→ OBJECTIVE
Give back the whole listing exactly as shown.

→ GIVEN DATA
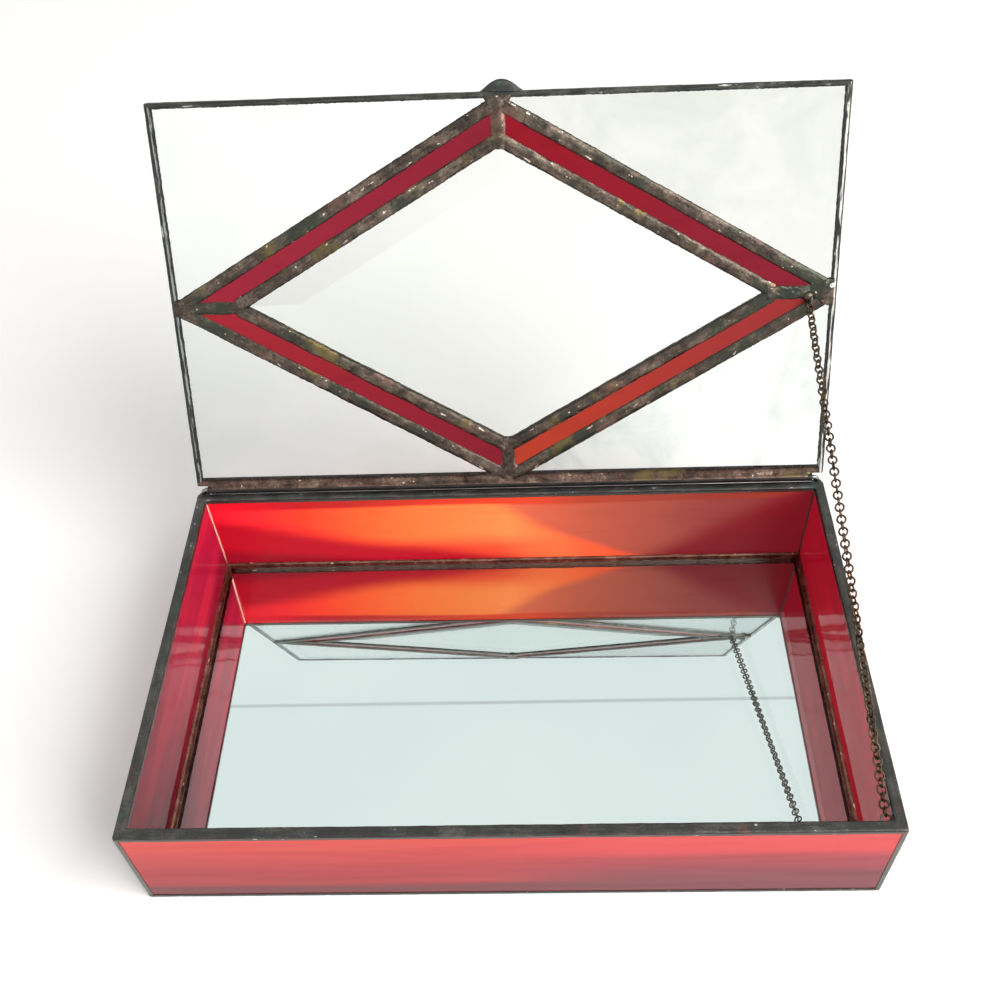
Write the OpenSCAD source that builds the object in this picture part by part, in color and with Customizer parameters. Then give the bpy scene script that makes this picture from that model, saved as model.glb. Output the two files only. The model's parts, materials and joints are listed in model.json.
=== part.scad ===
// Low glass casket box: opal glass walls, a mirror floor and a chain stay. Its lid holds a bevelled diamond.
// Origin: middle of the underside of the tray. +X right, front towards -Y, +Z up. The lid stands open.

/* [Tray] */
// Width of the tray over its glass
tray_w = 228; // [160:1:320]
// Depth of the tray over its glass, front to back
tray_d = 134.4; // [100:0.2:200]
// Height of the wall glass
wall_h = 40; // [25:0.5:80]
// Thickness of the wall, floor and lid glass
glass_t = 3; // [2:0.5:5]
// Thickness of the grey coat behind the mirror, and of the solder under the walls
backing_t = 0.3; // [0.2:0.1:0.6]

/* [Solder] */
// Gap between neighbouring pieces of glass, filled by foil and solder
foil_gap = 0.4; // [0.2:0.1:0.8]
// Thickness of the tinned foil on a face
foil_t = 0.2; // [0.1:0.05:0.4]
// Height of the rounded bead on the rim of the tray
rim_h = 1; // [0.6:0.1:1.6]
// How far the foil of the tray reaches over a face
foil_over = 1.3; // [0.8:0.1:2.5]
// Leg of the solder fillet inside the tray, up the walls and in the corners
fillet_r = 1.4; // [0.8:0.1:2.5]
// Reach of the brown seam over the mirror
floor_over = 2.4; // [1.6:0.1:4]

/* [Lid] */
// Width of the lid over its glass
lid_w = 227.6; // [160:0.2:320]
// Length of the lid over its glass, front to back
lid_l = 132.8; // [96:0.2:200]
// Angle of the open lid, from closed
lid_open = 116.3; // [80:0.1:130]
// Height of the seams under the lid, and of the gap that they leave over the rim
seam_under = 0.6; // [0.3:0.1:1.2]
// Height of the seams on top of the lid
seam_over = 0.8; // [0.4:0.1:1.5]
// Gap between the rim and the seams of the closed lid
lid_gap = 0.3; // [0.2:0.05:1]
// Width of the foil round the lid's edge
edge_w = 1.4; // [1:0.1:3]
// Width of the foil along the lid's hinged edge
back_edge_w = 2.4; // [1.4:0.1:4]
// How far the solder stands out round the lid's edge
edge_proud = 0.35; // [0.2:0.05:0.8]

/* [Diamond] */
// Long diagonal of the bevelled diamond
diamond_l = 185; // [120:0.5:200]
// Short diagonal of the bevelled diamond
diamond_w = 105.4; // [70:0.2:115]
// Width of the coloured strips round the diamond
strip_w = 9.6; // [6:0.2:14]
// Width of the seams between the lid's pieces of glass
seam_w = 4.4; // [3:0.1:6]
// How far the diamond sits to the right of the lid's middle
diamond_right = 0.8; // [0:0.1:2]
// How far the diamond sits behind the lid's middle
diamond_back = 0.9; // [0:0.1:2]
// Width of the ground bevel
bevel_w = 10.8; // [6:0.2:16]
// Rise of the bevel, from the diamond's edge to its flat
bevel_rise = 1.6; // [0.6:0.1:3]

/* [Hinge] */
// Radius of the steel rod
rod_r = 0.8; // [0.6:0.05:1.2]
// Running clearance between rod and tube
rod_play = 0.05; // [0.02:0.01:0.1]
// Wall of the brass tube
tube_wall = 0.35; // [0.25:0.05:0.6]
// Height of the hinge line over the rim
hinge_rise = 1; // [0.8:0.05:2.5]
// Radius of the rod's bend at each end
bend_r = 2; // [1.6:0.1:4]
// Length of the rod's bent ends, down from the hinge line
leg_l = 12; // [6:0.5:20]
// Inset of the bent ends from the sides of the tray
leg_inset = 1.6; // [1.2:0.1:4]
// Solder between the bent ends and the back of the tray
leg_off = 0.1; // [0.1:0.05:0.5]
// Reach of the solder round each bent end
joint_r = 1.4; // [0.8:0.1:2]
// How far that solder stays below the tube
joint_drop = 1.2; // [1:0.1:3]
// How far that solder reaches past the rod's end
joint_over = 0.6; // [0.4:0.1:1.5]
// Play between each end of the tube and the rod's bend
tube_play = 0.3; // [0.2:0.05:1]
// Gap between the lid's edge and the tube, filled by solder
tube_off = 0.15; // [0.1:0.05:0.5]
// Height of the solder over the tube
tube_fill = 0.5; // [0.3:0.1:1]

/* [Thumb tab] */
// Width of the tab on the lid's front edge
tab_w = 14; // [8:0.5:24]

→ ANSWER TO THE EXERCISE
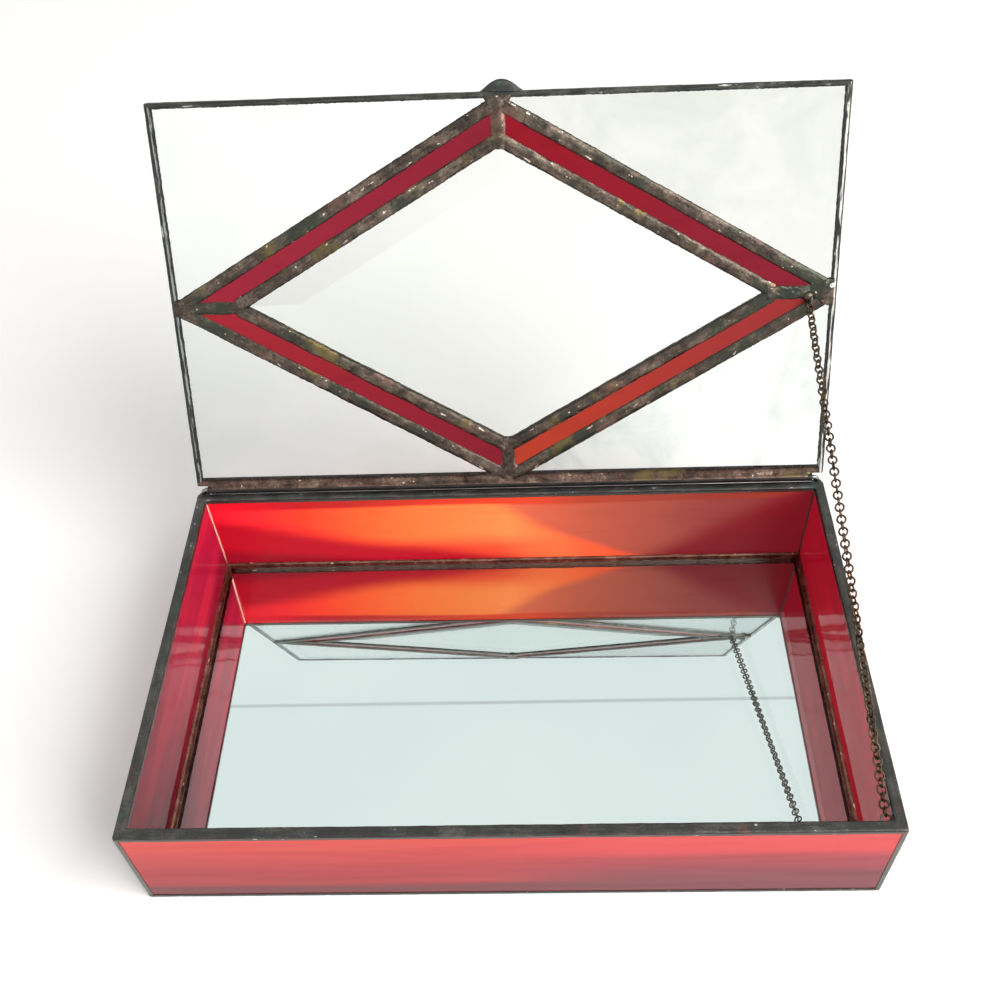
Write the OpenSCAD source that builds the object in this picture part by part, in color and with Customizer parameters. Then give the bpy scene script that makes this picture from that model, saved as model.glb. Output the two files only. The model's parts, materials and joints are listed in model.json.
=== part.scad ===
// Low glass casket box: opal glass walls, a mirror floor and a chain stay. Its lid holds a bevelled diamond.
// Origin: middle of the underside of the tray. +X right, front towards -Y, +Z up. The lid stands open.

/* [Tray] */
// Width of the tray over its glass
tray_w = 228; // [160:1:320]
// Depth of the tray over its glass, front to back
tray_d = 134.4; // [100:0.2:200]
// Height of the wall glass
wall_h = 40; // [25:0.5:80]
// Thickness of the wall, floor and lid glass
glass_t = 3; // [2:0.5:5]
// Thickness of the grey coat behind the mirror, and of the solder under the walls
backing_t = 0.3; // [0.2:0.1:0.6]

/* [Solder] */
// Gap between neighbouring pieces of glass, filled by foil and solder
foil_gap = 0.4; // [0.2:0.1:0.8]
// Thickness of the tinned foil on a face
foil_t = 0.2; // [0.1:0.05:0.4]
// Height of the rounded bead on the rim of the tray
rim_h = 1; // [0.6:0.1:1.6]
// How far the foil of the tray reaches over a face
foil_over = 1.3; // [0.8:0.1:2.5]
// Leg of the solder fillet inside the tray, up the walls and in the corners
fillet_r = 1.4; // [0.8:0.1:2.5]
// Reach of the brown seam over the mirror
floor_over = 2.4; // [1.6:0.1:4]

/* [Lid] */
// Width of the lid over its glass
lid_w = 227.6; // [160:0.2:320]
// Length of the lid over its glass, front to back
lid_l = 132.8; // [96:0.2:200]
// Angle of the open lid, from closed
lid_open = 116.3; // [80:0.1:130]
// Height of the seams under the lid, and of the gap that they leave over the rim
seam_under = 0.6; // [0.3:0.1:1.2]
// Height of the seams on top of the lid
seam_over = 0.8; // [0.4:0.1:1.5]
// Gap between the rim and the seams of the closed lid
lid_gap = 0.3; // [0.2:0.05:1]
// Width of the foil round the lid's edge
edge_w = 1.4; // [1:0.1:3]
// Width of the foil along the lid's hinged edge
back_edge_w = 2.4; // [1.4:0.1:4]
// How far the solder stands out round the lid's edge
edge_proud = 0.35; // [0.2:0.05:0.8]

/* [Diamond] */
// Long diagonal of the bevelled diamond
diamond_l = 185; // [120:0.5:200]
// Short diagonal of the bevelled diamond
diamond_w = 105.4; // [70:0.2:115]
// Width of the coloured strips round the diamond
strip_w = 9.6; // [6:0.2:14]
// Width of the seams between the lid's pieces of glass
seam_w = 4.4; // [3:0.1:6]
// How far the diamond sits to the right of the lid's middle
diamond_right = 0.8; // [0:0.1:2]
// How far the diamond sits behind the lid's middle
diamond_back = 0.9; // [0:0.1:2]
// Width of the ground bevel
bevel_w = 10.8; // [6:0.2:16]
// Rise of the bevel, from the diamond's edge to its flat
bevel_rise = 1.6; // [0.6:0.1:3]

/* [Hinge] */
// Radius of the steel rod
rod_r = 0.8; // [0.6:0.05:1.2]
// Running clearance between rod and tube
rod_play = 0.05; // [0.02:0.01:0.1]
// Wall of the brass tube
tube_wall = 0.35; // [0.25:0.05:0.6]
// Height of the hinge line over the rim
hinge_rise = 1; // [0.8:0.05:2.5]
// Radius of the rod's bend at each end
bend_r = 2; // [1.6:0.1:4]
// Length of the rod's bent ends, down from the hinge line
leg_l = 12; // [6:0.5:20]
// Inset of the bent ends from the sides of the tray
leg_inset = 1.6; // [1.2:0.1:4]
// Solder between the bent ends and the back of the tray
leg_off = 0.1; // [0.1:0.05:0.5]
// Reach of the solder round each bent end
joint_r = 1.4; // [0.8:0.1:2]
// How far that solder stays below the tube
joint_drop = 1.2; // [1:0.1:3]
// How far that solder reaches past the rod's end
joint_over = 0.6; // [0.4:0.1:1.5]
// Play between each end of the tube and the rod's bend
tube_play = 0.3; // [0.2:0.05:1]
// Gap between the lid's edge and the tube, filled by solder
tube_off = 0.15; // [0.1:0.05:0.5]
// Height of the solder over the tube
tube_fill = 0.5; // [0.3:0.1:1]

/* [Thumb tab] */
// Width of the tab on the lid's front edge
tab_w = 14; // [8:0.5:24]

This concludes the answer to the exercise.